--- Start ---
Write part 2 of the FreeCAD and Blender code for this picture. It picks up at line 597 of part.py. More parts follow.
--- End ---
--- Start ---
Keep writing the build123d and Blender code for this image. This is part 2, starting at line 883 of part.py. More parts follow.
--- End ---
--- Start ---
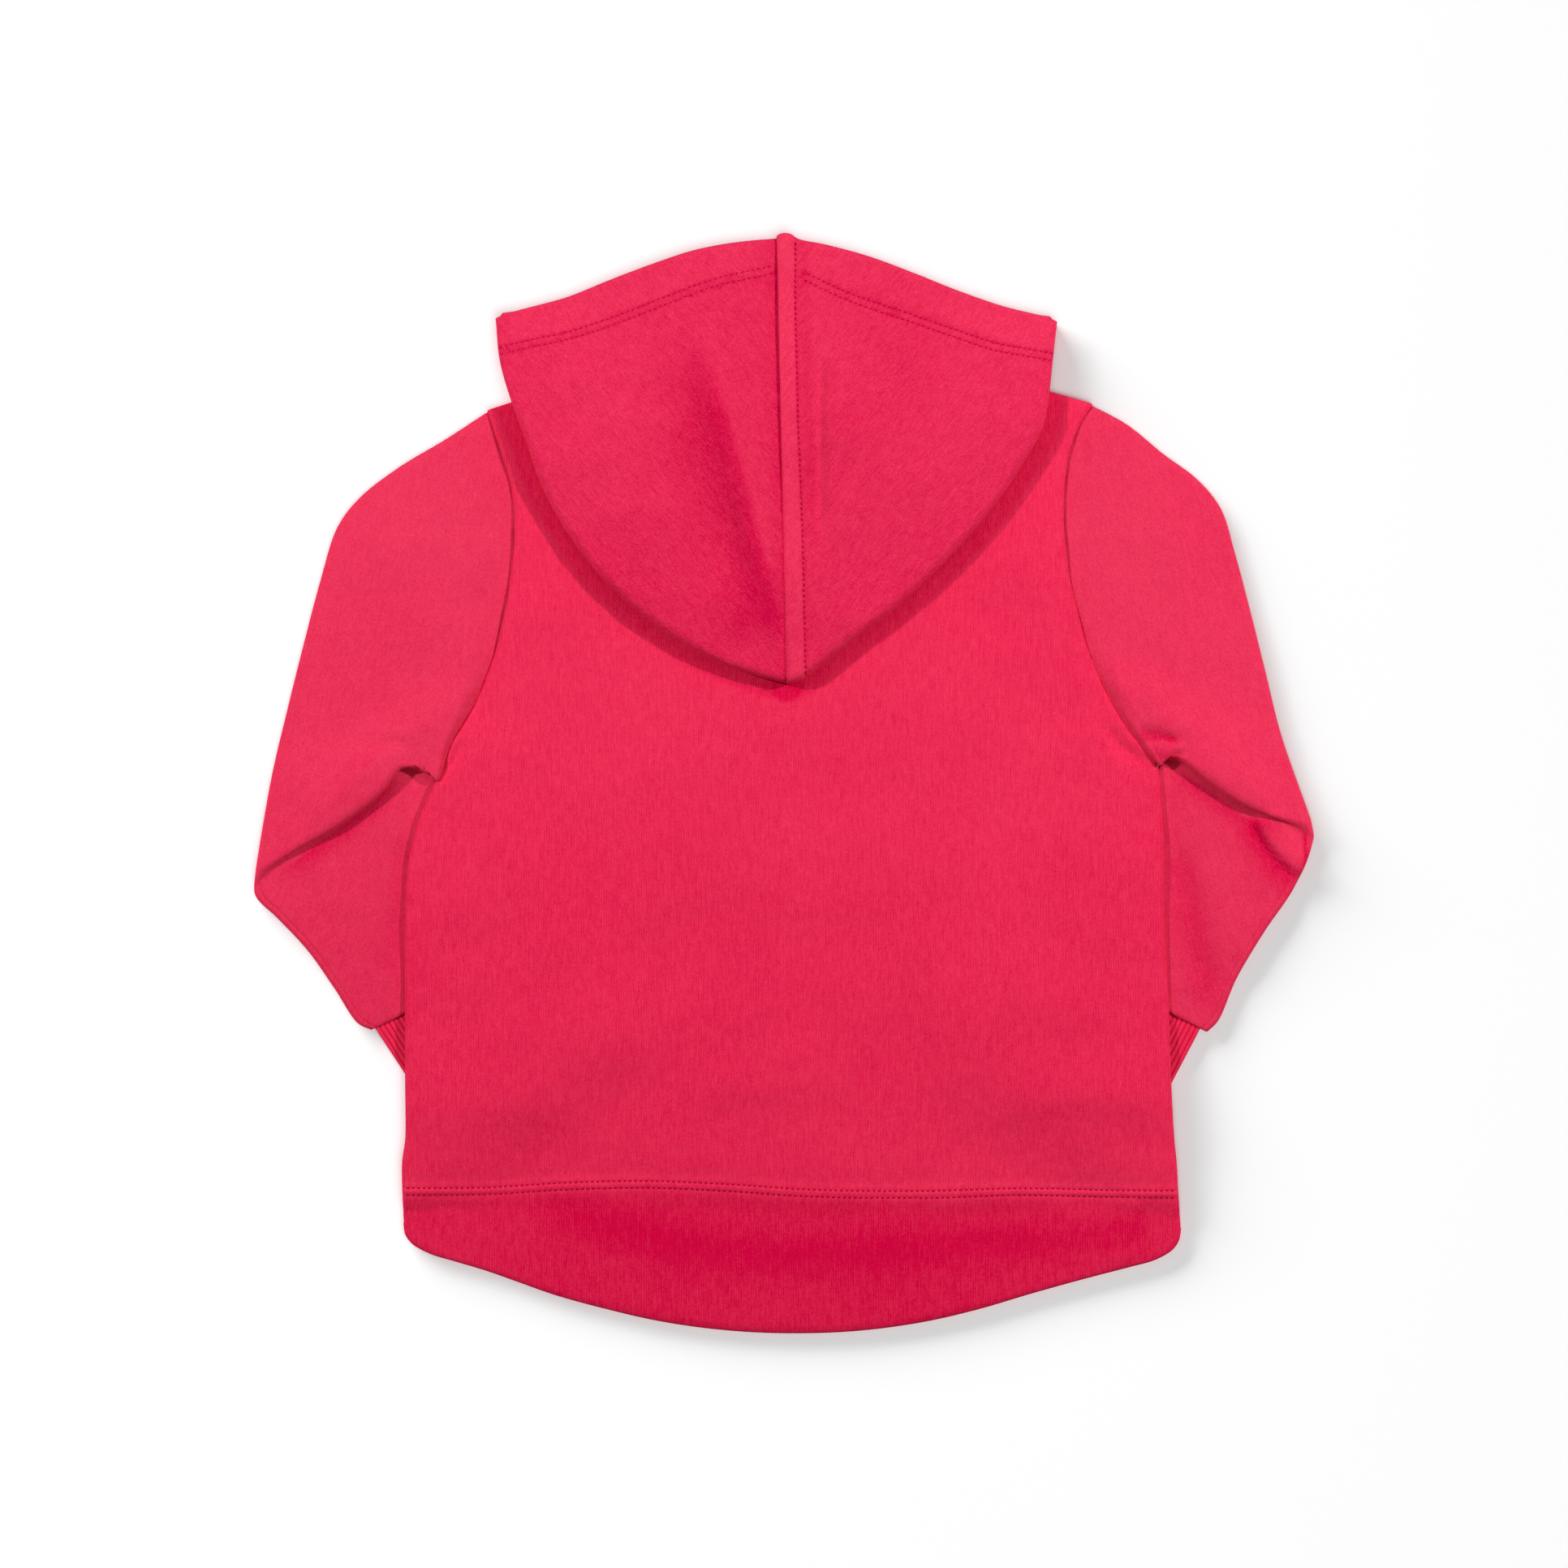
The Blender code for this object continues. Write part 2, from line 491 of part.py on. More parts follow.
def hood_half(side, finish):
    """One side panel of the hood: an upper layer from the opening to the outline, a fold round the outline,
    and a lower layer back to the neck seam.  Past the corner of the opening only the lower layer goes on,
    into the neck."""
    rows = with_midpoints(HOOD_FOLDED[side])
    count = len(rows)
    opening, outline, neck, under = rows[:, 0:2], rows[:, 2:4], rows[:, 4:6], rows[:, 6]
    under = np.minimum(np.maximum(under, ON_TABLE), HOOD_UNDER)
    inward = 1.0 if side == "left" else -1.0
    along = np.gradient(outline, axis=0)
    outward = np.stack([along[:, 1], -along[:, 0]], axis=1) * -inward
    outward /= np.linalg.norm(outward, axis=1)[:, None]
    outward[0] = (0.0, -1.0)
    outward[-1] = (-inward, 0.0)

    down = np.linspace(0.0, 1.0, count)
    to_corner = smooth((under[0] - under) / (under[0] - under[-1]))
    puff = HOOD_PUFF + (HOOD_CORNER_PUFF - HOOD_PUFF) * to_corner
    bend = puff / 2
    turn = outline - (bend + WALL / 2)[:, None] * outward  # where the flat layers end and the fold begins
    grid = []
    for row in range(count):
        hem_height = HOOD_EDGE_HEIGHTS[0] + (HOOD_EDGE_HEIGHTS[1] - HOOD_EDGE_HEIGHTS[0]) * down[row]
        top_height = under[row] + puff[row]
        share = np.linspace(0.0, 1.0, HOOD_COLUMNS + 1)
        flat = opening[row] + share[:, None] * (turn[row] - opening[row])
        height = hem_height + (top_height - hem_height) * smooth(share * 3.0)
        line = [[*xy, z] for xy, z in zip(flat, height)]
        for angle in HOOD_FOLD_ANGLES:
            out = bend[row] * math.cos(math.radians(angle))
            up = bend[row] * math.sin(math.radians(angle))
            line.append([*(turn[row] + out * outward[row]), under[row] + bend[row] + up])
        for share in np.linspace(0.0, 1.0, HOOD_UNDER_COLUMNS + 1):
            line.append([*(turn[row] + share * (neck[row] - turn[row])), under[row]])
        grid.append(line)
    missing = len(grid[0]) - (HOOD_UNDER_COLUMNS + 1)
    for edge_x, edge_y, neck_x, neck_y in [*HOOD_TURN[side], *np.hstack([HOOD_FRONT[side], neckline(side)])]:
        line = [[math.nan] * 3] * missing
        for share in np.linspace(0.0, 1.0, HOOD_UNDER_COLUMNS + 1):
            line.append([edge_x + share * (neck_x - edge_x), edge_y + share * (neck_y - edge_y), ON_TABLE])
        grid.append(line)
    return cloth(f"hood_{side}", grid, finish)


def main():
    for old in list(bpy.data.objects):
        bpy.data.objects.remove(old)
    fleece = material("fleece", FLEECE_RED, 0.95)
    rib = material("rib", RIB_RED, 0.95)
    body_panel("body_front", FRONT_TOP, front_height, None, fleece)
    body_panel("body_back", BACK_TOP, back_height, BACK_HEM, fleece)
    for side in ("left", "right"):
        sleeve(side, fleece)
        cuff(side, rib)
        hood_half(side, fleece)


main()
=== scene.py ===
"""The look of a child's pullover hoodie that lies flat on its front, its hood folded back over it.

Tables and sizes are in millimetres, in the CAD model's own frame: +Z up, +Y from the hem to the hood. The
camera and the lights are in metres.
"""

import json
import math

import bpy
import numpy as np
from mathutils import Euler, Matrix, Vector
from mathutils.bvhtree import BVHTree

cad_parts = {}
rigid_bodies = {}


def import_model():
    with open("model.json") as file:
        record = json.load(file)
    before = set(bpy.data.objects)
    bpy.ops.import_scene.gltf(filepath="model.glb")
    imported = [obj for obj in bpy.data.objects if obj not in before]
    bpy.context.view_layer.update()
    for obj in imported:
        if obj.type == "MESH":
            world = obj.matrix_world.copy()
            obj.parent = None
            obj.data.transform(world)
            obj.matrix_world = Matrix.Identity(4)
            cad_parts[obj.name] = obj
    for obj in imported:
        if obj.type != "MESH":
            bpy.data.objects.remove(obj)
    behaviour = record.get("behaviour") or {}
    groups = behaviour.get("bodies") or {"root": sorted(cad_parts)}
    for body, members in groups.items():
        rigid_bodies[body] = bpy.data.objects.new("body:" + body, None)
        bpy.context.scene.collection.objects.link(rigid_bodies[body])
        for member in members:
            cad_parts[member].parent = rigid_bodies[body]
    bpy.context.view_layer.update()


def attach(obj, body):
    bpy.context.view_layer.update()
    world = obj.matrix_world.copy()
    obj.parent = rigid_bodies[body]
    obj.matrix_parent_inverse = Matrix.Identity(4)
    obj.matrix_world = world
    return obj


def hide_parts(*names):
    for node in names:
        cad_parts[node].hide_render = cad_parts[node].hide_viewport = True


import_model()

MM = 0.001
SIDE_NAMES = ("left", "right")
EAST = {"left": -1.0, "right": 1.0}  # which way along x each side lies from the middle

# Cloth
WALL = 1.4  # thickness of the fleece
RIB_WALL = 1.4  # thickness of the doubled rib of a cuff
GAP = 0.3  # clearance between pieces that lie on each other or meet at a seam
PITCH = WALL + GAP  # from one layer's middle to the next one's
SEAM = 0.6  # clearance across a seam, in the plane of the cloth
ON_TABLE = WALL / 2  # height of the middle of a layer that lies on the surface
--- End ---
* _Instruction_: Above is a listing; print exactly its lines from the one with "for side in" through the one with "bpy.data.objects.remove(obj)", and no other lines.

* _Expected answer_:
    for side in ("left", "right"):
        sleeve(side, fleece)
        cuff(side, rib)
        hood_half(side, fleece)


main()
=== scene.py ===
"""The look of a child's pullover hoodie that lies flat on its front, its hood folded back over it.

Tables and sizes are in millimetres, in the CAD model's own frame: +Z up, +Y from the hem to the hood. The
camera and the lights are in metres.
"""

import json
import math

import bpy
import numpy as np
from mathutils import Euler, Matrix, Vector
from mathutils.bvhtree import BVHTree

cad_parts = {}
rigid_bodies = {}


def import_model():
    with open("model.json") as file:
        record = json.load(file)
    before = set(bpy.data.objects)
    bpy.ops.import_scene.gltf(filepath="model.glb")
    imported = [obj for obj in bpy.data.objects if obj not in before]
    bpy.context.view_layer.update()
    for obj in imported:
        if obj.type == "MESH":
            world = obj.matrix_world.copy()
            obj.parent = None
            obj.data.transform(world)
            obj.matrix_world = Matrix.Identity(4)
            cad_parts[obj.name] = obj
    for obj in imported:
        if obj.type != "MESH":
            bpy.data.objects.remove(obj)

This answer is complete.